Some voters believe the message, fearing that the right will reverse years of social protection put in place by the Concertacion.

“I am poor, and I am worried that we will lose everything we have earned,” especially worker´s rights and support for single mothers, says Eva Rivera, a Frei supporter who lost her job as a salesperson this year. “We are on the right course with the Concertacion.”

Outgoing President Michelle Bachelet from the Concertacion does enjoy widespread personal support, but many voters still say that a new party must take over the country's top ranks to improve education, boost the economy, and bring more transparency to the government.

Carlos Diaz, who set up his own plumbing business, says that Chile needs a change in leadership. “I do not think the right of today is the same as the right of 25 years ago,” he says. “It is time to give someone else a try. Not having alternation of power is not healthy.” Case and point for him: Frei was already president once.

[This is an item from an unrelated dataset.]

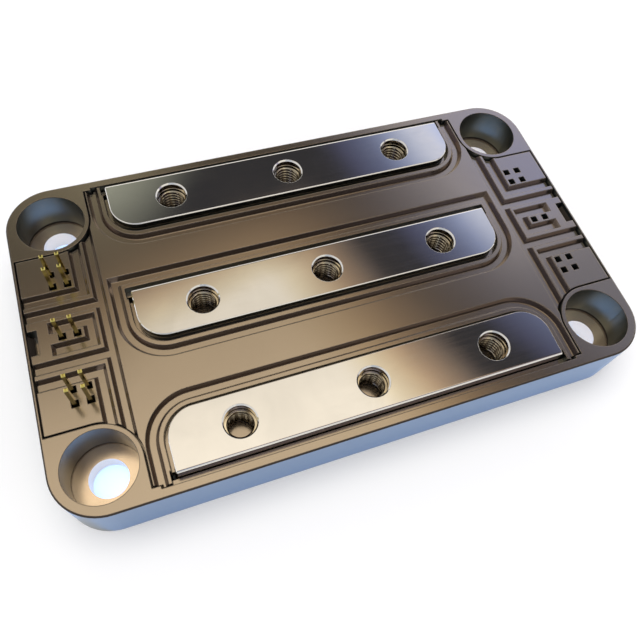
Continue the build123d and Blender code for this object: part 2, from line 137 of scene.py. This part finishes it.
# A shader node group; gives back the tree, its inputs and the sockets of its output node
def startGroup(name, inputs, outputs):
    tree = bpy.data.node_groups.new(name, "ShaderNodeTree")
    for title, kind, value in inputs:
        socket = tree.interface.new_socket(title, in_out="INPUT", socket_type=kind)
        socket.default_value = value
    for title, kind in outputs:
        tree.interface.new_socket(title, in_out="OUTPUT", socket_type=kind)
    return tree, tree.nodes.new("NodeGroupInput").outputs, tree.nodes.new("NodeGroupOutput").inputs


def useGroup(tree, group, **values):
    node = tree.nodes.new("ShaderNodeGroup")
    node.node_tree = group
    for key, value in values.items():
        node.inputs[key].default_value = value
    return node.outputs


def startMaterial(name):
    material = bpy.data.materials.new(name)
    material.use_nodes = True
    tree = material.node_tree
    return material, tree, tree.nodes["Principled BSDF"]


# Effects that several finishes share
grainNoise = {
    "detail": 3.0,
    "roughness": 0.6,
    "broadScale": 0.12,  # scale of a second, broader noise as a share of the first one's
    "broadDetail": 2.0,
    "valueRange": (0.3, 0.7),  # what lies between these is spread over 0 to 1
}


# Fine moulded or blasted grain: a height and a value from 0 to 1
def makeGrainGroup(noise):
    inputs = [("Size", "NodeSocketFloat", 0.4 * millimetre), ("Coarse", "NodeSocketFloat", 0.35)]
    outputs = [("Height", "NodeSocketFloat"), ("Value", "NodeSocketFloat")]
    tree, given, out = startGroup("moulded grain", inputs, outputs)
    place = addNode(tree, "ShaderNodeTexCoord").outputs["Object"]
    scale = addMath(tree, "DIVIDE", 1.0, given["Size"])
    fine = addNoise(tree, place, scale, noise["detail"], Roughness=noise["roughness"])
    broadScale = addMath(tree, "MULTIPLY", scale, noise["broadScale"])
    broad = addNoise(tree, place, broadScale, noise["broadDetail"])
    height = addMath(tree, "ADD", fine, addMath(tree, "MULTIPLY", broad, given["Coarse"]))
    tree.links.new(height, out["Height"])
    tree.links.new(addRange(tree, broad, *noise["valueRange"]), out["Value"])
    return tree


smudgeNoise = {
    "detail": 4.0,
    "distortion": 0.6,
    "middle": 0.5,  # of the noise and of the mask
    "gain": 4.0,  # of the mask at a contrast of 1
}


# Broad soft patches, as left by handling and plating: a value from 0 to 1
def makeSmudgeGroup(noise):
    inputs = [("Size", "NodeSocketFloat", 12 * millimetre), ("Contrast", "NodeSocketFloat", 0.5)]
    tree, given, out = startGroup("handling smudges", inputs, [("Mask", "NodeSocketFloat")])
    place = addNode(tree, "ShaderNodeTexCoord").outputs["Object"]
    scale = addMath(tree, "DIVIDE", 1.0, given["Size"])
    cloud = addNoise(tree, place, scale, noise["detail"], Distortion=noise["distortion"])
    centred = addMath(tree, "SUBTRACT", cloud, noise["middle"])
    spread = addMath(tree, "MULTIPLY", centred, given["Contrast"])
    raised = addMath(tree, "MULTIPLY", spread, noise["gain"])
    tree.links.new(addMath(tree, "ADD", raised, noise["middle"], clamp=True), out["Mask"])
    return tree


rolledNoise = {
    "detail": 3.0,
    "valueRange": (0.35, 0.65),  # what lies between these is spread over 0 to 1
}


# Faint drawn lines along X on plated copper bars: a height and a value from 0 to 1
def makeRolledGroup(noise):
    inputs = [("Pitch", "NodeSocketFloat", 0.25 * millimetre), ("Stretch", "NodeSocketFloat", 40.0)]
    outputs = [("Height", "NodeSocketFloat"), ("Value", "NodeSocketFloat")]
    tree, given, out = startGroup("rolled lines", inputs, outputs)
    parts = addPlaceParts(tree)
    along = addMath(tree, "DIVIDE", parts["X"], given["Stretch"])
    drawn = addNode(tree, "ShaderNodeCombineXYZ", {"X": along, "Y": parts["Y"], "Z": parts["Z"]})
    scale = addMath(tree, "DIVIDE", 1.0, given["Pitch"])
    lines = addNoise(tree, drawn.outputs[0], scale, noise["detail"])
    tree.links.new(lines, out["Height"])
    tree.links.new(addRange(tree, lines, *noise["valueRange"]), out["Value"])
    return tree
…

Third party candidate Marco Enriquez-Ominami, also a leftist, electrified the race after he broke off from the Concertacion and won over support from those dissatisfied with the ruling party but unwilling to support the right. He garnered 19 percent of votes. Another leftist, Jorge Arrate, captured 6 percent of votes.

If the left were to band together, they would triumph over Piñera, but pre-election surveys showing run-off scenarios have given the right-leaning candidate the edge.

That is because many of the votes that went to Mr. Enriquez-Ominami, who also ran on a platform of change from the grip of the Concertacion, could go to Piñera.

“I am not from any party,” says Mr. Diaz, the plumber. Right and left means little to him, he says. “But the Concertacion has simply been in power for too long.”